Memórias
DN 20090702
Maria José Nogueira Pinto
Quando aparecia, trazia sempre um livro. Eu era criança mas recordo-a, nítida e precisa, por causa dos livros. Eram escritos por ela e isso, só por si, tornava-a distinta de todas as outras pessoas. Um dia deu-me A Fada Oriana e na primeira página, a mais branca e despojada, escreveu o meu nome e assinou o seu, numa caligrafia aérea.
Passaram já cinco anos sobre a morte de Sophia de Mello Breyner Andersen e este meu escrito mais não é que uma breve evocação, atar as pontas soltas da memória, desembaciar o tempo, lembrar através dela, ainda e também, a pesada contabilidade de outros mortos, de um tempo mais longínquo, em que a sua pressentida escrita depurada e a sua geografia poética ainda a não tinham transformado num bem comum e universal.
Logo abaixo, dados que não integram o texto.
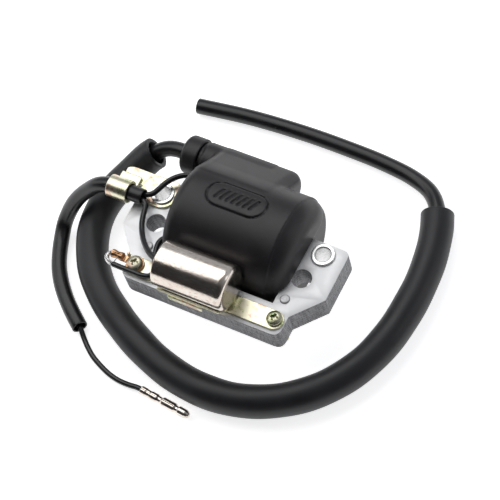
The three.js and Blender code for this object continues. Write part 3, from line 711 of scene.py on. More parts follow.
CONDENSER_WIRE_ROUTE = [
    (-50, -5.6, 34.4), (-43.2, -5.6, 34.4), (-41.1, -6.5, 34.3), (-40.1, -8.8, 34.1),
    (-39.3, -11.9, 34.1), (-37.9, -15.4, 34.5), (-35.7, -19.1, 35.1), (-32.9, -22.6, 36.1),
    (-29.3, -26, 37.7), (-24.9, -29.1, 39.6), (-20.4, -30.8, 40.8),
]
GROUND_WIRE_ROUTE = [
    (-25.5, -16.3, 31), (-27.1, -16.9, 31.1), (-28, -18.9, 31.5), (-27.8, -21.8, 32),
    (-26.6, -25.6, 32.3), (-24.8, -29.2, 32.6), (-23.1, -32.2, 32.7), (-23.6, -35.2, 32.8),
    (-26.6, -36.4, 32.8), (-31.5, -36.5, 32.8), (-36.5, -36.5, 32.8), (-41, -36.4, 32.8),
]
GROUND_STRAND_ROUTE = [
    (-41.3, -36.4, 32.8), (-43, -36.1, 32.7), (-44.6, -35.1, 32.5), (-45.4, -33.6, 32.3),
    (-45.1, -32.2, 32.1), (-44.1, -31.6, 32.1), (-42.5, -31.6, 32.1), (-40.4, -31.6, 32.1),
]
lead_line = smooth_route(LEAD_ROUTE)
lead_sleeve_line = smooth_route(LEAD_SLEEVE_ROUTE)
wire_sleeve_line = smooth_route(WIRE_SLEEVE_ROUTE)
primary_line = smooth_route(PRIMARY_ROUTE, 1.0)
print("lead:", round(length_of(lead_line)), "mm, primary lead:", round(length_of(primary_line)), "mm")


# %% [markdown]
# A lead is a bent piece: the outline of a straight hose, with its axis on the route. The sleeve has a real
# bore and wall, because its open ends show them. Soft sleeving is never quite true, so its radius wanders
# by a tenth of a millimetre.


# %% Hoses and wires
def hose(name, node, line, radius, slot, bore=0.0, sides=40, lip=0.3, wander=0.0, step=1.5, finish=None):
    points, faces = spin(hose_outline(length_of(line), radius, bore, lip, step, wander), sides)
    return add_piece(name, bend(points, line), faces, slot, [node], finish=finish)


LEAD_RADIUS = 3.5
LEAD_SLEEVE_RADIUS, LEAD_SLEEVE_BORE = 7.25, 5.25
WIRE_RADIUS = 1.2
WIRE_SLEEVE_RADIUS, WIRE_SLEEVE_BORE = 3.5, 2.8
GROUND_WIRE_RADIUS, STRAND_RADIUS = 1.15, 0.95

lead = hose("lead_insulation", "ht_lead", lead_line, LEAD_RADIUS, "lead_black", sides=48)
lead_sleeve = hose(
    "lead_sleeving", "ht_sleeve", lead_sleeve_line, LEAD_SLEEVE_RADIUS, "sleeve_black", LEAD_SLEEVE_BORE, 64,
    wander=0.1)
primary = hose(
    "primary_insulation", "primary_wire", primary_line, WIRE_RADIUS, "lead_black", sides=24, lip=0.15, step=1,
    finish=THIN_WIRE)
wire_sleeve = hose(
    "wire_sleeving", "wire_sleeve", wire_sleeve_line, WIRE_SLEEVE_RADIUS, "sleeve_black", WIRE_SLEEVE_BORE,
    40, 0.2, 0.05, finish=VINYL)
hose(
    "condenser_insulation", "condenser_wire", smooth_route(CONDENSER_WIRE_ROUTE, 0.8), WIRE_RADIUS,
    "lead_black", sides=24, lip=0.15, step=0.8, finish=THIN_WIRE)
hose(
    "ground_insulation", "ground_wire", smooth_route(GROUND_WIRE_ROUTE, 0.8), GROUND_WIRE_RADIUS,
    "lead_black", sides=24, lip=0.15, step=0.8, finish=THIN_WIRE)
print("wire sleeve:", round(length_of(wire_sleeve_line)), "mm")

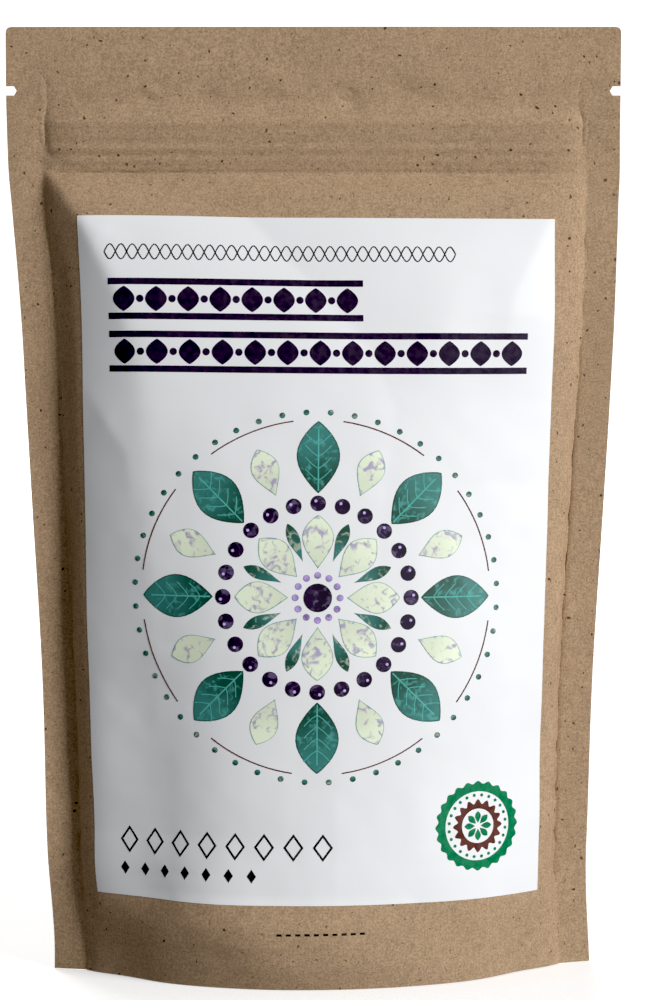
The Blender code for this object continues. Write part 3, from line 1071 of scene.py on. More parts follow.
def petal_outline(start, end, width, fullness=1.0, count=20):
    """A drop along +X: pointed at both ends, with its widest place further out if fuller."""
    part = (1 - np.cos(np.linspace(0, math.pi, count))) / 2
    half = width / 2 * np.sin(math.pi * part**fullness) ** 0.85
    along = start + (end - start) * part
    lower = np.stack([along, -half], axis=-1)
    upper = np.stack([along, half], axis=-1)[::-1]
    return np.concatenate([lower[:-1], upper[:-1]])


def rotated(outline, degrees):
    turn = math.radians(degrees)
    x, y = np.asarray(outline).T
    cosine, sine = math.cos(turn), math.sin(turn)
    return np.stack([x * cosine - y * sine, x * sine + y * cosine], axis=-1)


def stepped(corners, steps):
    """An outline through corners, with points along its sides."""
    ends = np.roll(corners, -1, axis=0)
    pairs = list(zip(corners, ends))
    return np.array([a + (b - a) * step / steps for a, b in pairs for step in range(steps)])


def lozenge_outline(width, height):
    corners = np.array([(width / 2, 0), (0, height / 2), (-width / 2, 0), (0, -height / 2)])
    return stepped(corners, 4)


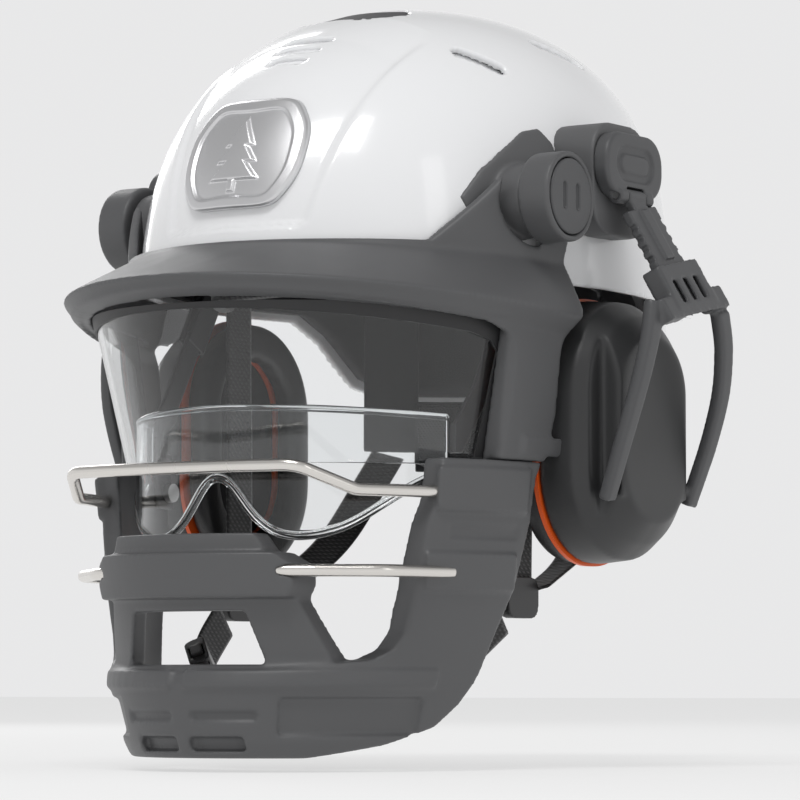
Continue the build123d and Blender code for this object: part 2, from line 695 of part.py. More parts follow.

Os Natais, as festas de família mais íntimas, os nascimentos e as mortes, traziam Sophia de volta à nossa casa do Campo Grande, onde vivera algum tempo da sua juventude. Cresci a ouvir as histórias dessa época, em que a bisavó acompanhava pela rádio o relato da guerra, com um grande mapa aberto sobre a mesa e pequenas bandeirolas representando as forças em conflito. Na nossa família, marcada por fortes figuras femininas, a sua passagem deixou um rasto lendário que cheguei a atribuir ao gosto fantasioso que nos foi caracterizando e à tendência efabuladora com que cada geração se entretém a compor o presente. Quando Maria Cacho, a costureira alentejana, me dizia " a menina parece a sua tia que uma vez, quando o namorado tocou à porta, abalou para a rua com os alfinetes e tudo!" eu não acreditava completamente. A propósito de guarda-chuvas contava-se sempre a mesma história: no dia em que se apresentou pela primeira vez na Faculdade de Letras chovia muito. A minha bisavó emprestou-lhe um chapéu mas, como Sophia fosse muito distraída, encheu-a de recomendações para o não perder. Quando chegou à faculdade procurou a pessoa que lhe pareceu mais idónea - um senhor de uma certa idade -, dirigiu-se a ele e disse-lhe: "Faz o favor de me guardar o meu guarda-chuva?" O senhor em causa era o mesmíssimo reitor…
Também se sabe com precisão em que quarto se fechava para ouvir o silêncio e da janela olhar o jardim. Creio que aí terá escrito aquele poema que começa assim: "Atravessei o jardim solitário e sem lua…". O nosso jardim era especialíssimo, misturando uma megalomania inocente de buxos franceses com devaneios românticos de parterre de amores--perfeitos, suficientemente grande, labiríntico e misterioso para permitir todo o tipo de evasões. Segundo a tradição oral esse foi um tempo de oiro, de festas e tertúlias, amizades fraternas e cumplicidades que resistiram às muitas voltas da vida.
Mais tarde, aproveitei todas as ocasiões em que estava com ela para repor as memórias, os factos, as cronologias. Mas foi após a morte da minha tia Maria, irmã da minha mãe, a propósito de um In Memoriam que então promovi, que ela me enviou um texto muito particular. A minha tia fora, a seu modo, uma mulher extraordinária e, juntamente com a minha mãe, eram as suas "primas do Campo Grande".
Escreveu assim: "Mais tarde, morei no Campo Grande…Foi um dos mundos da minha juventude. Um mundo de pessoas, coisas, acontecimentos, conversas, projectos (….) onde todas as pessoas, cada uma à sua maneira, estavam profundamente influenciadas pelo espírito do lugar, daquele lugar especial que era aquela casa."."Vivi-a quarto por quarto, canto por canto, janela por janela, espelho por espelho. O jardim, os loureiros cor-de-rosa, o tanque redondo, os narcisos da Primavera, o mirante. (…) E nas tardes de Verão sentávamo-nos nos degraus da escada em meia lua que liga a sala grande com o jardim e falávamos sem fim de todas as coisas visíveis e invisíveis do céu e da terra. "
Por aqui, tudo permanece igual. Se chego à janela vejo os loureiros e a escada de pedra em meia lua. São as pessoas, muitas, que já não vejo. Ficaram em todos os cantos e em todos os espelhos. Porque "morrer é só não ser visto."